Radar images returned by the Cassini spacecraft now circling Saturn contained a surprise about the gas giant’s planet-size moon Titan: Its frozen surface is covered with dunes that rival Earth’s deserts. “We’ve been bewildered for some time by the forms we’ve seen in the Cassini data,” says Ralph Lorenz, Cassini team member at the Lunar and Planetary Laboratory in Tucson, Arizona. “The exciting thing is that we can now start to make sense of things on Titan,” he says.

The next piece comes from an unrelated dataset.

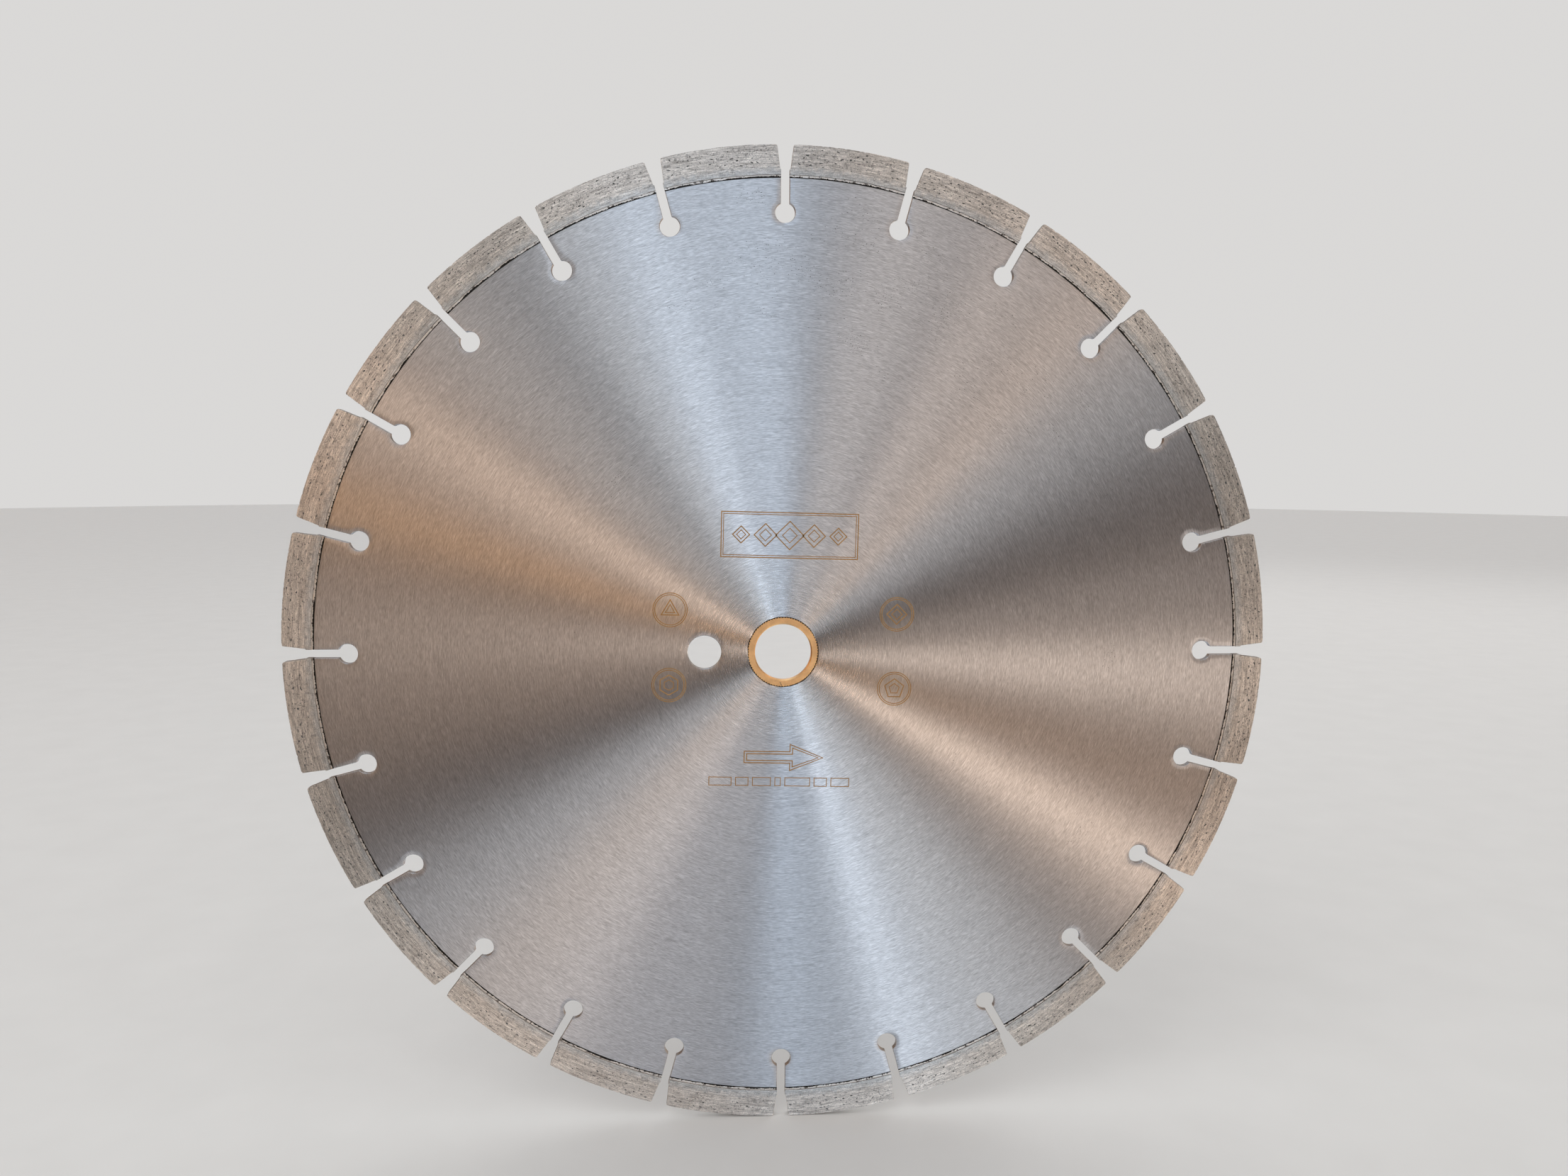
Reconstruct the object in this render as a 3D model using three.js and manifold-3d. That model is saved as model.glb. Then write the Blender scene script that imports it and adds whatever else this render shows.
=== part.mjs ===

Lorenz and others believe the dunes — one of the few earthlike formations seen on the bizarre moon — may consist of pulverized water ice. Titan’s surface comprises primarily water ice frozen rock-hard in Titan’s frigid temperature (–290º Fahrenheit, –179º Celsius). Titan’s ice plays the same role that stone does on Earth. Relentless winds may break down the ice into particles similar to terrestrial sand. The roughly parallel dunes spread across regions up to 930 miles (1,500 kilometers) long and are similar in form to the majority of dunes seen on Earth in sites such as Africa’s Namib Desert.
But even more alien processes may be at work, Lorenz reports in the May 5 issue of Science. A constant rain of organic material drizzles from Titan’s ruddy sky. This sooty sludge may pile up into material that is blown into the dune-like formations visible in Cassini images.
The dunes’ shapes and locations are consistent with this unique tidal wind, which may dominate the near-surface environment. “This is probably one of the neatest implications of our study,” says Lorenz. The circulation of Titan’s atmosphere may echo that of Earth’s Hadley cells, air columns that bring dry air to desert regions while circulating moist air into higher latitudes.
On Titan, any moisture is in the form of liquid methane. Titan’s chilly temperature holds methane to a consistency of thin gasoline. If a Hadley cell-like dynamic is present on Titan, researchers may see more dune-covered areas across Titan’s equatorial region. Nearer the poles, liquid methane may pool into ponds, flowing rivers, or even vast lakes. Future Cassini passes will image higher latitudes. With Cassini’s continued return of rich data, it may be a simple matter of time before scientists decode this mystery.